As it appears that neither a principal law clerk nor a SCAR hearing officer is subject to the constitutional provision, the Committee concludes that the inquirer may apply to become, and thereafter serve as, a notary public (see Opinions 14-107; 10-191; 94-78; cf. N.Y. Const. art. VI, §20[b]).
Summarizing prior opinions, the Committee explained in Opinion 10-101/11-01 (citations omitted):
this Committee has consistently advised that a judicial candidate may circulate his/her own individual petitions, as well as joint petitions that name the judicial candidate in addition to other candidates on his/her slate. The passing of petitions that contain the judicial candidate’s name, with or without the names of other candidates, constitutes participation in the judicial candidate’s own campaign for judicial office and is therefore permissible.
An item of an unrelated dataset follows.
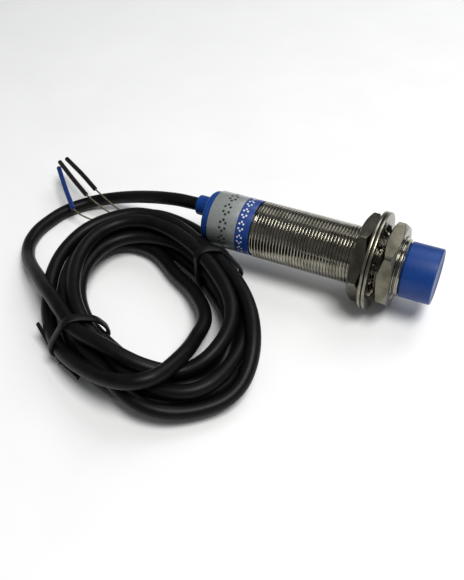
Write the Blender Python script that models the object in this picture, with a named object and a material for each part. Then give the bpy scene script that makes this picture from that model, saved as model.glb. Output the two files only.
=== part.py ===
"""Cylindrical inductive proximity sensor, M18 x 1, with a pre-wired three-core cable.

Metres, +Z up. The barrel lies along X with the sensing face towards +X. The two lock washers
stand on the surface z = 0, and the origin is below the middle of the sensor's length.
"""

import math

import bmesh
import bpy
from mathutils import Matrix, Vector

MM = 0.001
CLEAR = 0.3 * MM  # air kept between neighbouring solids

# Axial stations of the housing
FACE_X = 40.0 * MM
CAP_REAR_X = 30.7 * MM
THREAD_REAR_X = -16.4 * MM
LABEL_REAR_X = -30.9 * MM
FLANGE_REAR_X = -33.6 * MM
NECK_END_X = -40.0 * MM

# Barrel and thread
THREAD_R = 9.0 * MM
BORE_R = 7.7 * MM
LABEL_R = 8.9 * MM
LABEL_THICK = 0.2 * MM

# Nuts and lock washers
NUT_AF = 24.0 * MM
NUT_THICK = 4.0 * MM
NUT_BORE_R = THREAD_R + CLEAR
NUT_CHAMFER = math.radians(30)
WASHER_R = 15.0 * MM
WASHER_THICK = 0.9 * MM
WASHER_RING_R = 11.4 * MM  # inner edge of the plain ring, where the teeth begin
TOOTH_TIP_R = 9.5 * MM
TEETH = 12
REAR_NUT_X = 16.3 * MM  # rear face of each nut or washer
REAR_WASHER_X = REAR_NUT_X + NUT_THICK + CLEAR
FRONT_WASHER_X = REAR_WASHER_X + WASHER_THICK + CLEAR
FRONT_NUT_X = 24.7 * MM
REAR_NUT_TURN = math.radians(65)  # where one corner of each nut points, about +X from -Y
FRONT_NUT_TURN = math.radians(47)

AXIS_Z = WASHER_R

# Sensing head
CAP_R = 8.4 * MM
CAP_WALL = 1.0 * MM
SPIGOT_R = BORE_R - CLEAR
CAP_SPIGOT_X = 26.2 * MM
HEAD_R = 6.6 * MM
CORE_R = HEAD_R - CLEAR
CORE_REAR_X = 34.1 * MM
CORE_FRONT_X = FACE_X - CAP_WALL - CLEAR
GROOVE_IN_R = 2.6 * MM
GROOVE_OUT_R = 5.4 * MM
GROOVE_FLOOR_X = 35.4 * MM
LEAD_RING_R = 4.9 * MM
LEAD_R = 0.15 * MM

# Electronics
BOARD_REAR_X = -21.5 * MM
BOARD_FRONT_X = 33.0 * MM
BOARD_WIDTH = 12.0 * MM
BOARD_THICK = 1.0 * MM
BOARD_TOP = BOARD_THICK / 2 + CLEAR

# Rear cap and cable
REAR_SPIGOT_X = -26.2 * MM
NECK_R = 3.3 * MM
NECK_Y = 3.8 * MM
FLANGE_ROUND = 1.3 * MM
WINDOW_Y = -4.4 * MM
WINDOW_R = 1.6 * MM
CABLE_R = 2.2 * MM
CONDUCTOR_R = 0.85 * MM
STRAND_R = 0.3 * MM

# Wound cable: an oval bundle lying beside the rear of the barrel
COIL_CENTRE = Vector((-37.3 * MM, -36.2 * MM, 0.0))
COIL_MAJOR_TURN = math.radians(-42)
COIL_OUTER = (46.5 * MM, 30.0 * MM)
COIL_INNER = (26.5 * MM, 16.8 * MM)
COIL_BOTTOM = 1.5 * MM
COIL_TOP = 13.2 * MM
TIE_R = 0.6 * MM
TIE_SHIFT = 6.0 * MM  # along the oval's long axis, from its short one

# The free stretch of the cable, from the neck to the side of the bundle
LEAD_ROUTE = [
    (-40.3, 3.8, 15.0),
    (-47.1, 3.8, 14.7),
    (-52.5, 4.2, 13.6),
    (-58.4, 5.0, 11.8),
    (-67.5, 6.3, 8.4),
    (-76.2, 6.5, 5.2),
    (-83.7, 4.3, 3.2),
    (-88.9, -0.5, 2.5),
    (-91.9, -5.6, 2.3),
    (-93.4, -11.7, 2.25),
    (-93.8, -17.4, 2.25),
    (-92.7, -22.8, 2.25),
    (-89.1, -28.8, 2.25),
    (-84.2, -34.2, 2.25),
    (-75.8, -40.8, 2.25),
]

# The cable's far end, where it leaves the bundle behind the lead
TAIL_ROUTE = [(-48.0, 7.2, 2.25), (-55.0, 6.9, 2.25), (-61.0, 5.6, 2.25), (-66.5, 2.9, 2.25)]

# Conductor ends: bare strand start, its middle, start of the slug, the slug's middle and tip
WIRE_ROUTES = {
    "blue": [(-68.2, 1.2, 2.3), (-76.0, -6.2, 4.2), (-85.6, -6.2, 6.4), (-93.5, 0.9, 7.8),
             (-103.8, 11.0, 8.0)],
    "brown": [(-68.2, 2.4, 3.2), (-73.5, -1.0, 4.6), (-85.2, 1.5, 7.6), (-93.4, 6.1, 8.6),
              (-104.9, 13.5, 8.8)],
    "black": [(-67.6, 3.6, 3.8), (-71.0, 0.6, 5.8), (-83.1, 4.5, 8.6), (-91.7, 9.1, 9.8),
              (-102.6, 15.1, 9.8)],
}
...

Conversely, for similar reasons, this Committee has consistently advised that a judicial candidate may not circulate individual or joint petitions for other candidates, if such petitions do not include the judicial candidate’s own name as a candidate.
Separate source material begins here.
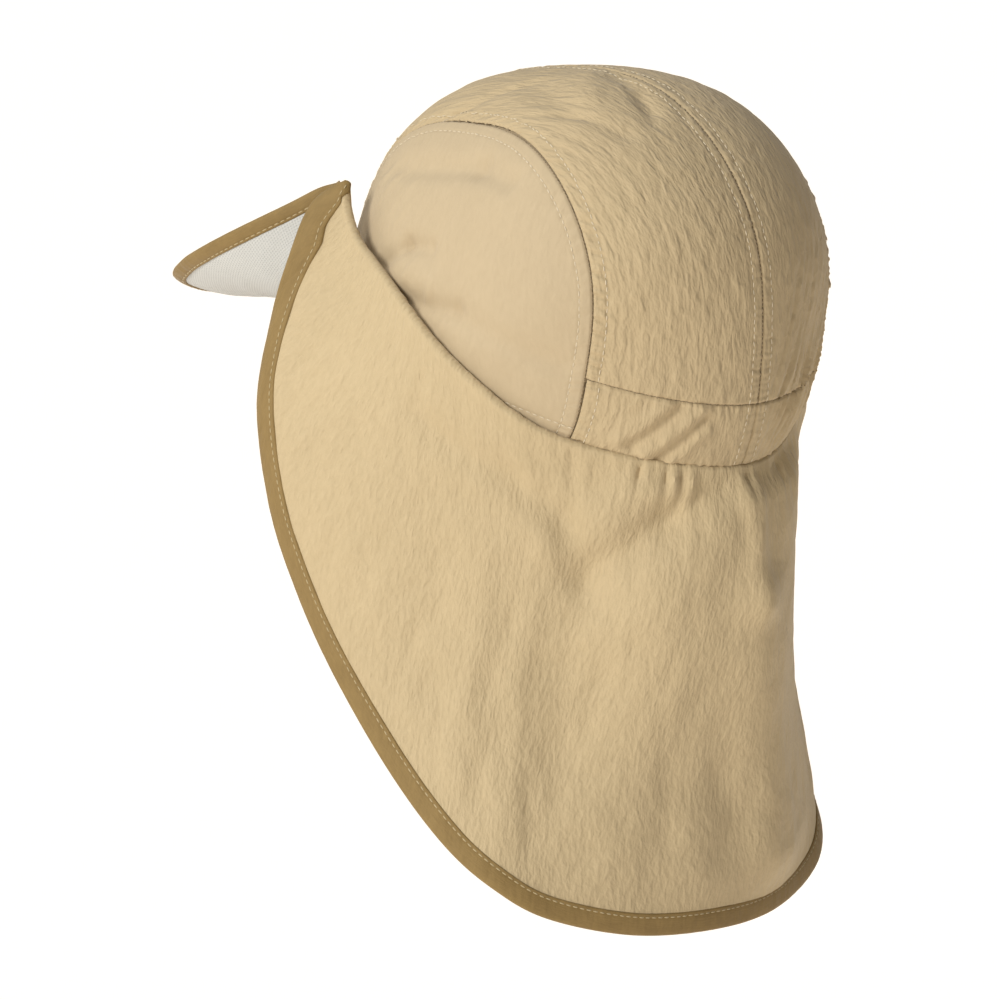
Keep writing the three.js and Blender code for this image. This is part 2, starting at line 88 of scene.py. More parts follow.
# The crown's profile over the head, from the back seam at turn 0 to the front seam at turn 180.
PROFILE = table(
    "turn reach fullness strip",
    (0, 0.798, 1.79, 0.731),
    (30, 0.836, 1.93, 0.736),
    (60, 0.949, 2.27, 0.738),
    (90, 1.0, 2.44, 0.695),
    (120, 0.993, 2.18, 0.583),
    (150, 1.05, 2.18, 0.525),
    (180, 0.967, 1.93, 0.465),
)

# Soft creases of the side panels in the hat's side view (back, up), in shares of the crown's depth; side 1 is
# the left panel, -1 the right one and 0 both. They grow over CREASE_FADE, in shares of the half width.
CREASES = table(
    "side start end width depth",
    (0, (-0.74, 0.39), (-0.24, 0.67), 0.04, 1.0),
    (0, (-0.24, 0.67), (-0.07, 0.71), 0.04, 0.7),
    (0, (-0.43, 0.19), (-0.36, 0.31), 0.03, 0.8),
    (0, (-0.36, 0.31), (-0.24, 0.36), 0.03, 0.9),
    (0, (-0.26, 0.15), (0.0, 0.25), 0.032, 0.9),
    (0, (0.0, 0.25), (0.41, 0.25), 0.045, 0.6),
    (1, (-0.33, 0.2), (-0.18, 0.27), 0.05, -0.6),
    (-1, (-0.06, 0.7), (0.03, 0.52), 0.05, -1.0),
    (-1, (0.1, 0.68), (0.06, 0.5), 0.04, 0.9),
)

# The flap's ridge, a row per section from the centre back to its front corner, in shares of its sizes.
RIDGE = table(
    "around over stand rise forward roll",
    (0, 0, -0.19, 0, 0, 0.46),
    (15, 0, -0.19, 0, 0, 0.46),
    (30, 0, -0.19, 0, 0, 0.46),
    (45, 0.1, -0.06, 0, 0, 0.5),
    (60, 0.8, 0.94, 0.051, 0, 0.71),
    (75, 1, 1, 0.184, 0, 0.93),
    (90, 1, 0.75, 0.327, 0, 1),
    (99, 1, 0.625, 0.408, 0, 1),
    (107, 1, 0.625, 0.49, 0.2, 1),
    (114, 1, 0.625, 0.571, 0.5, 0.93),
    (120, 1, 0.625, 0.653, 0.88, 0.86),
    (124, 1, 0.625, 0.776, 1, 0.79),
    (127, 1, 0.625, 0.918, 1, 0.71),
    (FLAP_END, 1, 0.47, 1, 0.8, 0.64),
)

# The flap's hem, a row for each row of the ridge, in shares of the half width, the back reach and the drop.
HEM = table(
    "across back up flare",
    (0, 0.735, -1, 0),
    (0.44, 0.675, -0.991, 0),
    (0.83, 0.54, -0.95, -0.2),
    (1.03, 0.41, -0.896, -0.33),
    (1.14, 0.21, -0.822, -0.3),
    (1.215, -0.056, -0.7, -0.2),
    (1.282, -0.348, -0.533, 0),
    (1.317, -0.549, -0.389, 0.08),
    (1.327, -0.699, -0.25, 0.1),
    (1.28, -0.822, -0.079, 0.1),
    (1.178, -0.843, 0.063, 0.1),
    (1.104, -0.804, 0.174, 0.1),
    (0.97, -0.801, 0.263, 0.1),
    (0.825, -0.752, 0.302, 0.1),
)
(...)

The same principles apply to a principal law clerk who is also a part-time SCAR hearing officer (see Opinion 13-133). Thus, the Committee concludes that, if the inquirer is a candidate for elective judicial office within the applicable window period, he/she may, to the extent legally permitted, circulate individual or joint petitions which name him/her as a judicial candidate (see Opinions 14-107; 10-101/11-01). However, the inquirer must not circulate any individual or joint petitions outside his/her own window period for election to judicial office (see 22 NYCRR 100.5[A][c]-[d]), whether he/she proposes to do so solely as a notary public or as a member of a political party.